Exercise brief ▸
Below is a set of records; restate each one word for word.
########
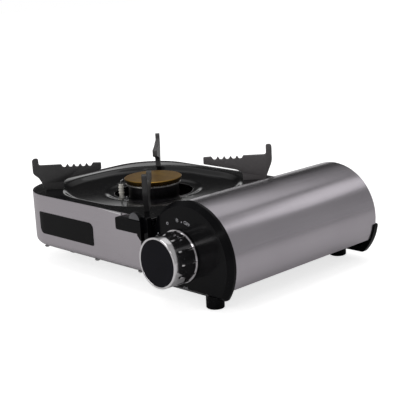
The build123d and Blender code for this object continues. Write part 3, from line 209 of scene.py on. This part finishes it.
finishes["black_enamel"] = enamel("vitreous_enamel_black", "#050506", "#0a0a0c", 0.09, 6.0, 0.01)
# Four copies of one enamel: the back supports' greys are painted light, the front supports' greys
# are painted shade.
support_coats_painted_light_shade = {
    "front_left": enamel("support_enamel_dark", "#2b2a2b", "#373637", 0.48, 0.9, 0.02),
    "front_right": enamel("support_enamel_sooty", "#252425", "#302f30", 0.40, 0.9, 0.02),
    "back_left": enamel("support_enamel_greyed", "#4a494a", "#575556", 0.46, 0.9, 0.02),
    "back_right": enamel("support_enamel_worn", "#575455", "#625f5f", 0.50, 0.9, 0.02),
}
print("made", finishes["black_enamel"].name, "and", len(support_coats_painted_light_shade), "support enamels")

# %% [markdown]
# ## Metals of the burner and the works
# The burner's cap is brass, satin from its casting, with painted shade turning its side dark brown
# below the top. The ring under it is chromed. The works are zinc-plated steel, cast aluminium and
# bright steel.

# %% Burner metals and works
def satin_metal(name, colour, second, rough, grain, depth=0.01):
    """A metal with a fine grain in its colour, gloss and surface."""
    material, tree, shader = new_finish(name, Metallic=1.0, Roughness=rough)
    grains = pattern(tree, 1 / (grain * mm), 3.0, 0.6)
    colours = tint(tree, spread(tree, grains, 0, 1), colour, second)
    tree.links.new(colours, shader.inputs["Base Color"])
    tree.links.new(spread(tree, grains, rough * 0.85, rough * 1.2), shader.inputs["Roughness"])
    relief(tree, shader, grains, depth * mm, 0.4)
    return material


def brass_with_painted_side_shade(name, top, rim_start, rim_end):
    """Brass with a blotchy top, and painted shade in dark brown from height rim_start down to
    rim_end, in mm.
    """
    material, tree, shader = new_finish(name, Metallic=1.0, Roughness=0.42)
    blotches = tint(tree, spread(tree, pattern(tree, 1 / (14 * mm), 3.0), 0, 1, 0.35, 0.65), *top)
    place = add(tree, "ShaderNodeTexCoord").outputs["Object"]
    height = add(tree, "ShaderNodeSeparateXYZ", {"Vector": place}).outputs["Z"]
    low = add(tree, "ShaderNodeMapRange", {
        "Value": height, "From Min": rim_start * mm, "From Max": rim_end * mm}).outputs["Result"]
    mixed = add(tree, "ShaderNodeMix", {"Factor": low}, data_type="RGBA")
    tree.links.new(blotches, mixed.inputs[6])
    # 3a2c14 is painted shade: the cap's toothed side below its top is darkened to it.
    mixed.inputs[7].default_value = linear("#3a2c14")
    tree.links.new(mixed.outputs[2], shader.inputs["Base Color"])
    grains = pattern(tree, 1 / (0.9 * mm), 2.0)
    tree.links.new(spread(tree, grains, 0.38, 0.48), shader.inputs["Roughness"])
    relief(tree, shader, grains, 0.012 * mm, 0.5)
    return material


finishes["brass"] = satin_metal("brass_turned", "#b28a4a", "#c49a58", 0.30, 1.5)
brass_cap = brass_with_painted_side_shade("brass_cast_painted_side_shade", ("#a8843e", "#906d35"), 98.6, 97.9)
finishes["chrome"] = satin_metal("chromium_plate", "#d3d1d3", "#dedcde", 0.10, 12.0, 0.004)
ring_chrome = satin_metal("chromium_plate_satin", "#cfccc8", "#dcd9d6", 0.30, 3.0, 0.01)
finishes["zinc_steel"] = satin_metal("zinc_plated_steel", "#8f9396", "#a9acae", 0.36, 9.0)
finishes["bare_aluminium"] = satin_metal(
    "aluminium_die_cast", "#9b9a98", "#aeadaa", 0.48, 1.2, 0.03)
finishes["steel"] = satin_metal("steel_bright_drawn", "#8a8a8b", "#9d9d9e", 0.26, 2.0)
finishes["burner_alloy"] = satin_metal("burner_alloy_blacked", "#2b2a2c", "#3a383a", 0.34, 2.0)
# The rolled edge is real steel; its colour, lighter than the wall's steel, is a painted highlight.
edge_steel_painted_highlight = satin_metal("stainless_edge_painted_highlight", "#e6e4e6", "#f0eef0", 0.32, 4.0, 0.004)
print("finishes:", len(finishes))

# %% [markdown]
# ## Plastics, rubber and ceramic
# The end caps and the lever are moulded in black heat-resistant nylon, from a mould with a
# very fine etched grain. The knob's disc and the badge are smoother. The spark electrode sits
# in white alumina ceramic, and the feet are rubber.

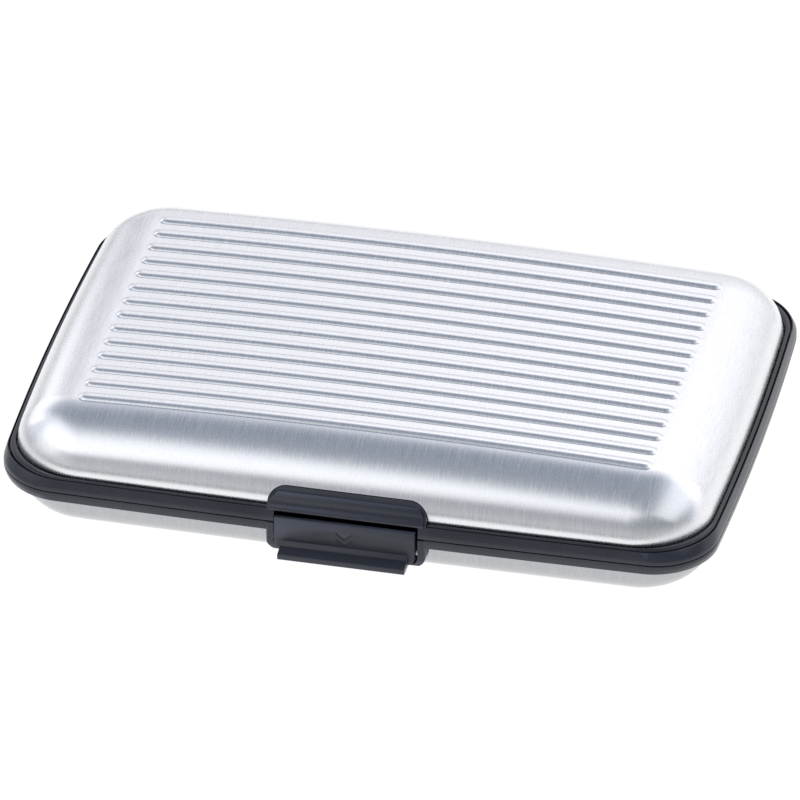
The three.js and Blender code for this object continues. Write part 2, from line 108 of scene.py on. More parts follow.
########
Answer to the task ▸
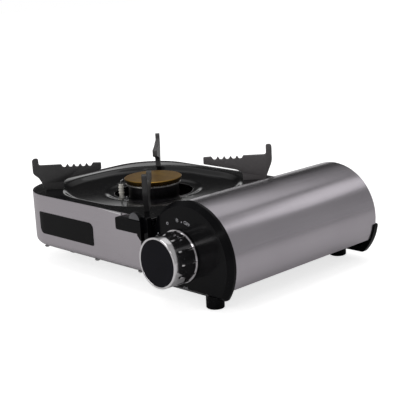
The build123d and Blender code for this object continues. Write part 3, from line 209 of scene.py on. This part finishes it.
finishes["black_enamel"] = enamel("vitreous_enamel_black", "#050506", "#0a0a0c", 0.09, 6.0, 0.01)
# Four copies of one enamel: the back supports' greys are painted light, the front supports' greys
# are painted shade.
support_coats_painted_light_shade = {
    "front_left": enamel("support_enamel_dark", "#2b2a2b", "#373637", 0.48, 0.9, 0.02),
    "front_right": enamel("support_enamel_sooty", "#252425", "#302f30", 0.40, 0.9, 0.02),
    "back_left": enamel("support_enamel_greyed", "#4a494a", "#575556", 0.46, 0.9, 0.02),
    "back_right": enamel("support_enamel_worn", "#575455", "#625f5f", 0.50, 0.9, 0.02),
}
print("made", finishes["black_enamel"].name, "and", len(support_coats_painted_light_shade), "support enamels")

# %% [markdown]
# ## Metals of the burner and the works
# The burner's cap is brass, satin from its casting, with painted shade turning its side dark brown
# below the top. The ring under it is chromed. The works are zinc-plated steel, cast aluminium and
# bright steel.

# %% Burner metals and works
def satin_metal(name, colour, second, rough, grain, depth=0.01):
    """A metal with a fine grain in its colour, gloss and surface."""
    material, tree, shader = new_finish(name, Metallic=1.0, Roughness=rough)
    grains = pattern(tree, 1 / (grain * mm), 3.0, 0.6)
    colours = tint(tree, spread(tree, grains, 0, 1), colour, second)
    tree.links.new(colours, shader.inputs["Base Color"])
    tree.links.new(spread(tree, grains, rough * 0.85, rough * 1.2), shader.inputs["Roughness"])
    relief(tree, shader, grains, depth * mm, 0.4)
    return material


def brass_with_painted_side_shade(name, top, rim_start, rim_end):
    """Brass with a blotchy top, and painted shade in dark brown from height rim_start down to
    rim_end, in mm.
    """
    material, tree, shader = new_finish(name, Metallic=1.0, Roughness=0.42)
    blotches = tint(tree, spread(tree, pattern(tree, 1 / (14 * mm), 3.0), 0, 1, 0.35, 0.65), *top)
    place = add(tree, "ShaderNodeTexCoord").outputs["Object"]
    height = add(tree, "ShaderNodeSeparateXYZ", {"Vector": place}).outputs["Z"]
    low = add(tree, "ShaderNodeMapRange", {
        "Value": height, "From Min": rim_start * mm, "From Max": rim_end * mm}).outputs["Result"]
    mixed = add(tree, "ShaderNodeMix", {"Factor": low}, data_type="RGBA")
    tree.links.new(blotches, mixed.inputs[6])
    # 3a2c14 is painted shade: the cap's toothed side below its top is darkened to it.
    mixed.inputs[7].default_value = linear("#3a2c14")
    tree.links.new(mixed.outputs[2], shader.inputs["Base Color"])
    grains = pattern(tree, 1 / (0.9 * mm), 2.0)
    tree.links.new(spread(tree, grains, 0.38, 0.48), shader.inputs["Roughness"])
    relief(tree, shader, grains, 0.012 * mm, 0.5)
    return material


finishes["brass"] = satin_metal("brass_turned", "#b28a4a", "#c49a58", 0.30, 1.5)
brass_cap = brass_with_painted_side_shade("brass_cast_painted_side_shade", ("#a8843e", "#906d35"), 98.6, 97.9)
finishes["chrome"] = satin_metal("chromium_plate", "#d3d1d3", "#dedcde", 0.10, 12.0, 0.004)
ring_chrome = satin_metal("chromium_plate_satin", "#cfccc8", "#dcd9d6", 0.30, 3.0, 0.01)
finishes["zinc_steel"] = satin_metal("zinc_plated_steel", "#8f9396", "#a9acae", 0.36, 9.0)
finishes["bare_aluminium"] = satin_metal(
    "aluminium_die_cast", "#9b9a98", "#aeadaa", 0.48, 1.2, 0.03)
finishes["steel"] = satin_metal("steel_bright_drawn", "#8a8a8b", "#9d9d9e", 0.26, 2.0)
finishes["burner_alloy"] = satin_metal("burner_alloy_blacked", "#2b2a2c", "#3a383a", 0.34, 2.0)
# The rolled edge is real steel; its colour, lighter than the wall's steel, is a painted highlight.
edge_steel_painted_highlight = satin_metal("stainless_edge_painted_highlight", "#e6e4e6", "#f0eef0", 0.32, 4.0, 0.004)
print("finishes:", len(finishes))

# %% [markdown]
# ## Plastics, rubber and ceramic
# The end caps and the lever are moulded in black heat-resistant nylon, from a mould with a
# very fine etched grain. The knob's disc and the badge are smoother. The spark electrode sits
# in white alumina ceramic, and the feet are rubber.

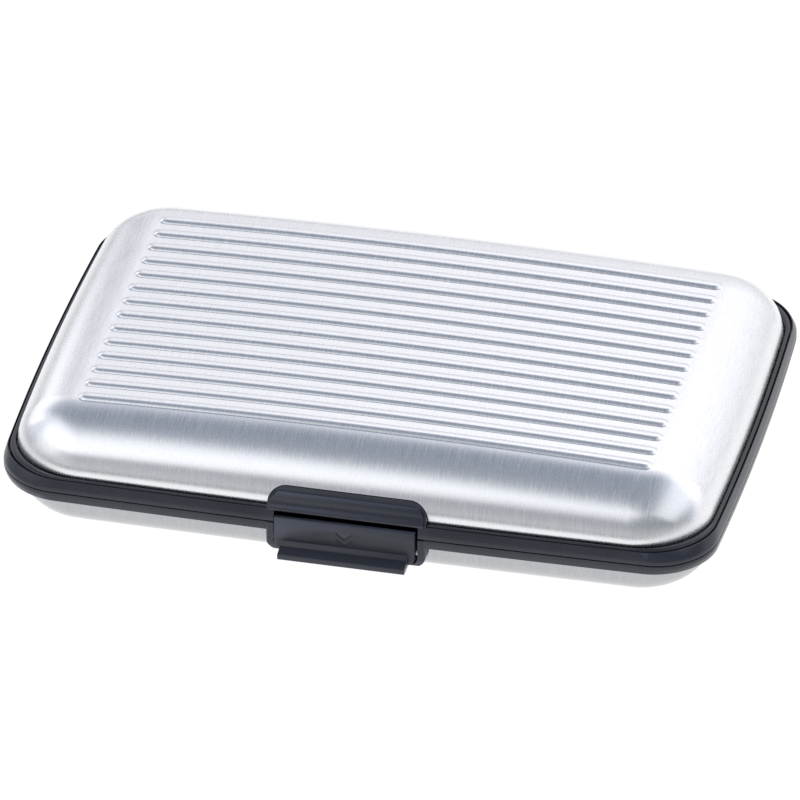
The three.js and Blender code for this object continues. Write part 2, from line 108 of scene.py on. More parts follow.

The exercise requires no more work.